**Data excerpt:**
────

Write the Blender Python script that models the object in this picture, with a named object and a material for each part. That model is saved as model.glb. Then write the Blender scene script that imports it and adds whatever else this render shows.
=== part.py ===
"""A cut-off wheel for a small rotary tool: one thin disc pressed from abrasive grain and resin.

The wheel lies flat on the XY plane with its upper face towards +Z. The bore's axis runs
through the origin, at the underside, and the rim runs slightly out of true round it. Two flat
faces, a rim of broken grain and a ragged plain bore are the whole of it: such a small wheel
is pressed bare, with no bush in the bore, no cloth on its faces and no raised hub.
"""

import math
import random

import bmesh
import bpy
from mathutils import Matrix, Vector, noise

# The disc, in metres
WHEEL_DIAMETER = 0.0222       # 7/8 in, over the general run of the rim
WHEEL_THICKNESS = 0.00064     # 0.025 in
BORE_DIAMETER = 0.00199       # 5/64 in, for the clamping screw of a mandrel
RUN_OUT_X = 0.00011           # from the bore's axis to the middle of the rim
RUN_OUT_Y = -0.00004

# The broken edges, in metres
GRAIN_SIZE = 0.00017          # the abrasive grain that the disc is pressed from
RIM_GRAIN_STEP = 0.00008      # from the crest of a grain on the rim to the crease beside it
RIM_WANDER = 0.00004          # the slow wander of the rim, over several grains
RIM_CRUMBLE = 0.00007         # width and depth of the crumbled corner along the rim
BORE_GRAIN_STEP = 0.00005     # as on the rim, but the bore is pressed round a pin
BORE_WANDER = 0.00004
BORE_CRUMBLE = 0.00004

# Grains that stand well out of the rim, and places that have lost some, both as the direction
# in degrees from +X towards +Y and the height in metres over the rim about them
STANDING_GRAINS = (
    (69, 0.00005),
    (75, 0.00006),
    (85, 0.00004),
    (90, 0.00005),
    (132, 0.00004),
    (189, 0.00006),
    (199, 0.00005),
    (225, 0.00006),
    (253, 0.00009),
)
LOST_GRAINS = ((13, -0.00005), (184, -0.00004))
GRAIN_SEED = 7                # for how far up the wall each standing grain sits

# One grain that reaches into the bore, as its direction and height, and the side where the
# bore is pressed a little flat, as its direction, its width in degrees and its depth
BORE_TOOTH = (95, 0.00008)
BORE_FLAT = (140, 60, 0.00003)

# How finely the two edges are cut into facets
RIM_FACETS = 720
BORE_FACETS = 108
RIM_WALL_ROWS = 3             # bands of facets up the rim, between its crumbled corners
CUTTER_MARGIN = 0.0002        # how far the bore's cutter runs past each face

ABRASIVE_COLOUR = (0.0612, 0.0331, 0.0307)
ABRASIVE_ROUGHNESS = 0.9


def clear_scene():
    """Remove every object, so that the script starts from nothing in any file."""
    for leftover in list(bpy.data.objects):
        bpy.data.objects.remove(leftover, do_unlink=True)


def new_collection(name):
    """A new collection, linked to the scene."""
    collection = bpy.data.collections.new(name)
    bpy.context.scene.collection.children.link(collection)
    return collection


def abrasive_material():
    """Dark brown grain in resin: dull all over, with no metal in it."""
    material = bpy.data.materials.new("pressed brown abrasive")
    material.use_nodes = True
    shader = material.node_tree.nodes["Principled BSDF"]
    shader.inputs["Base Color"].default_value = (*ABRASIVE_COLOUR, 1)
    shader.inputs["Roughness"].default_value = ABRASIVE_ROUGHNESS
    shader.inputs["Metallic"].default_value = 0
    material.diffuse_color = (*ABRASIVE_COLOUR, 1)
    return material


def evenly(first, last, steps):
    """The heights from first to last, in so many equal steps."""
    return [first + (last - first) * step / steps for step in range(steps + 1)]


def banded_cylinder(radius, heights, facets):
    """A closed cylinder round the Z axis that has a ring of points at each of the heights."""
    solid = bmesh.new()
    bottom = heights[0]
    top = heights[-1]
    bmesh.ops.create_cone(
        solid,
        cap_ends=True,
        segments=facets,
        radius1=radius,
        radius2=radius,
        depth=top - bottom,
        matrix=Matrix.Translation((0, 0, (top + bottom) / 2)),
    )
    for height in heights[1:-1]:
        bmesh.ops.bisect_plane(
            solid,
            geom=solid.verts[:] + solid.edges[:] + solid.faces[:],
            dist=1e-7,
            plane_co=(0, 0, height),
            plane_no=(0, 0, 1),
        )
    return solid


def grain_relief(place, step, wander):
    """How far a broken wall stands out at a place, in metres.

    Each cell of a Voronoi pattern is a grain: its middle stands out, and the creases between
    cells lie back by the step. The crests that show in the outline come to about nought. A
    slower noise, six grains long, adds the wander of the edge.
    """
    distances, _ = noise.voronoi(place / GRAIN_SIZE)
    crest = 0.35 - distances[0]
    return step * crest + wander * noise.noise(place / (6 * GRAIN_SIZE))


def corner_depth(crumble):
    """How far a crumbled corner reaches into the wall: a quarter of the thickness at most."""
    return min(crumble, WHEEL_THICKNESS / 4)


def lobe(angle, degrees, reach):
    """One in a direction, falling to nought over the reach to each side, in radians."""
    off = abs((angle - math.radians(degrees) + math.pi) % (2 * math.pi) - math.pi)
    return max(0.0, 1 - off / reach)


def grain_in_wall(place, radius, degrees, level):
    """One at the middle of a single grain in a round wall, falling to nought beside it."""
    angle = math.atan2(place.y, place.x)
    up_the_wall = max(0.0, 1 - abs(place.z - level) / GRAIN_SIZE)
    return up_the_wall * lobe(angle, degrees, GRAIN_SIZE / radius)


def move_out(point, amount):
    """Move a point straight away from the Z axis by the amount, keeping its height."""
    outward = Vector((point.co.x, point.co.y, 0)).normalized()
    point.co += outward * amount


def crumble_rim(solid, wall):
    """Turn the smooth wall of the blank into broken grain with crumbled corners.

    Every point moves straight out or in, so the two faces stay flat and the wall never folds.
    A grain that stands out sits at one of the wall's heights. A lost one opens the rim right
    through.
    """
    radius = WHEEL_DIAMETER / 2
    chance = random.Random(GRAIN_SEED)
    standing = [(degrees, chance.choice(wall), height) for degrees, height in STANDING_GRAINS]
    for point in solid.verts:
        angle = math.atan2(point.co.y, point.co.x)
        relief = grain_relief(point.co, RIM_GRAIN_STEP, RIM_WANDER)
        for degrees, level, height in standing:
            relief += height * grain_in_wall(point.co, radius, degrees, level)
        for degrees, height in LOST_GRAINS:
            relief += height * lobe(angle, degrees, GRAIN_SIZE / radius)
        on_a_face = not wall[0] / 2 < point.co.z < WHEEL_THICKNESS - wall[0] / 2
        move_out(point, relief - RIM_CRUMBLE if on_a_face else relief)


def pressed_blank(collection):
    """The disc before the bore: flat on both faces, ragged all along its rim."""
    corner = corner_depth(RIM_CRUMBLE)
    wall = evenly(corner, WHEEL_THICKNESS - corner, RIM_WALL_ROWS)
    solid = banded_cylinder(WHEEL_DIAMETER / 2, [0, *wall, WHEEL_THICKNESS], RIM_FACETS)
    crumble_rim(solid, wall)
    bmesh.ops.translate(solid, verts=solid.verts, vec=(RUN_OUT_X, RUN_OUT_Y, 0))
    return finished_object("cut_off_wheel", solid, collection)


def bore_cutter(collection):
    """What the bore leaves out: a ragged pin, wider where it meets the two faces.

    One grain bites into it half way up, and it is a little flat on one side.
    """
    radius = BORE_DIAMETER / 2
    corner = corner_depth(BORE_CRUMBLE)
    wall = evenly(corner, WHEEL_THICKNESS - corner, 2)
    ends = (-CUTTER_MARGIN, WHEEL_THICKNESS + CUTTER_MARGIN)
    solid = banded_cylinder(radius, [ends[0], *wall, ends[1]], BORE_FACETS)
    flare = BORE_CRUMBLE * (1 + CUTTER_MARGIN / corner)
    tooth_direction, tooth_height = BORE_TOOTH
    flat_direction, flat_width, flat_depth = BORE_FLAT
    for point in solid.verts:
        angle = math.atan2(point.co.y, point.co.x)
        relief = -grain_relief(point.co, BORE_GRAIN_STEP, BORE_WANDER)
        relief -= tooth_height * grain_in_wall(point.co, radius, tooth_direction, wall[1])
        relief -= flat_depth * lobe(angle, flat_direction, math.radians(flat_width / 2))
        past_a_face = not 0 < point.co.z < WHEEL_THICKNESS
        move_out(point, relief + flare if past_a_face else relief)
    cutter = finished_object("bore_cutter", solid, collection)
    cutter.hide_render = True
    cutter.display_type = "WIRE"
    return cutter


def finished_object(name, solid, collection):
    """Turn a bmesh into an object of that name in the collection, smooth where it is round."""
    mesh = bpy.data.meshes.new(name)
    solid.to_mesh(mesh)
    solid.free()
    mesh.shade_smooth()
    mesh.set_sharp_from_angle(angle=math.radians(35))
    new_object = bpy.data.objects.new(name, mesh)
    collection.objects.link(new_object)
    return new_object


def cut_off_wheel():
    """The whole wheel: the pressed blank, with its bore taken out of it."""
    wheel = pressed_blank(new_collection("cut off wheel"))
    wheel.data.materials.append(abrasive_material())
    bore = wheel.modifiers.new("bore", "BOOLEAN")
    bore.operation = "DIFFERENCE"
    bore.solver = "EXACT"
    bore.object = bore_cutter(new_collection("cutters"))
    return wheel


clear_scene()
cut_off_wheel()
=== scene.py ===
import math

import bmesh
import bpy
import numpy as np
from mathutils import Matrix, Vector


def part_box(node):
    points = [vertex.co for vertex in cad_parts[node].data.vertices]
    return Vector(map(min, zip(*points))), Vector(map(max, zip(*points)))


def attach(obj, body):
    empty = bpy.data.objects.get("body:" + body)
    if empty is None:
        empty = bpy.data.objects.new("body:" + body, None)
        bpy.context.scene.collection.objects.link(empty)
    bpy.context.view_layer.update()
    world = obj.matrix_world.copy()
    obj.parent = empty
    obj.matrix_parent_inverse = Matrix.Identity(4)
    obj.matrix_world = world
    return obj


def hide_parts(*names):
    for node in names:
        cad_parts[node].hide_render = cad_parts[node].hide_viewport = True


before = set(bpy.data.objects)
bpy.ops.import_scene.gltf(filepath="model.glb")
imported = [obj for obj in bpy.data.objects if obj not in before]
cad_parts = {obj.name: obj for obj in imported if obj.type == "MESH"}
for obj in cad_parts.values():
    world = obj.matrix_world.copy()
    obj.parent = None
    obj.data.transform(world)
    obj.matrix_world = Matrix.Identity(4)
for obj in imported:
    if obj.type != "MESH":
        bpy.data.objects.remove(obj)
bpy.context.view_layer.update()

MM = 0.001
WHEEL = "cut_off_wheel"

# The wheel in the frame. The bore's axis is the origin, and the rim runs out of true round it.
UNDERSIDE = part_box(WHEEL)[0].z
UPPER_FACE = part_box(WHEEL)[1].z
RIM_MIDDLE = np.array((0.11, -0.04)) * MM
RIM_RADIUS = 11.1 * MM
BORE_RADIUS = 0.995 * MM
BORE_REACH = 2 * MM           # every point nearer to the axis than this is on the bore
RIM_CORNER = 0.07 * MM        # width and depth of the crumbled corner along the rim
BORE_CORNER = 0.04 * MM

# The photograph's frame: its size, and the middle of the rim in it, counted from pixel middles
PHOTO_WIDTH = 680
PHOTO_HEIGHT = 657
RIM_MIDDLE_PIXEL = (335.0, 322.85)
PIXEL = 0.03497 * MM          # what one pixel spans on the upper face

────

**Task details:** Return all lines of the material above in which the word "body" occurs.

**Solution for this exercise:**
def attach(obj, body):
    empty = bpy.data.objects.get("body:" + body)
        empty = bpy.data.objects.new("body:" + body, None)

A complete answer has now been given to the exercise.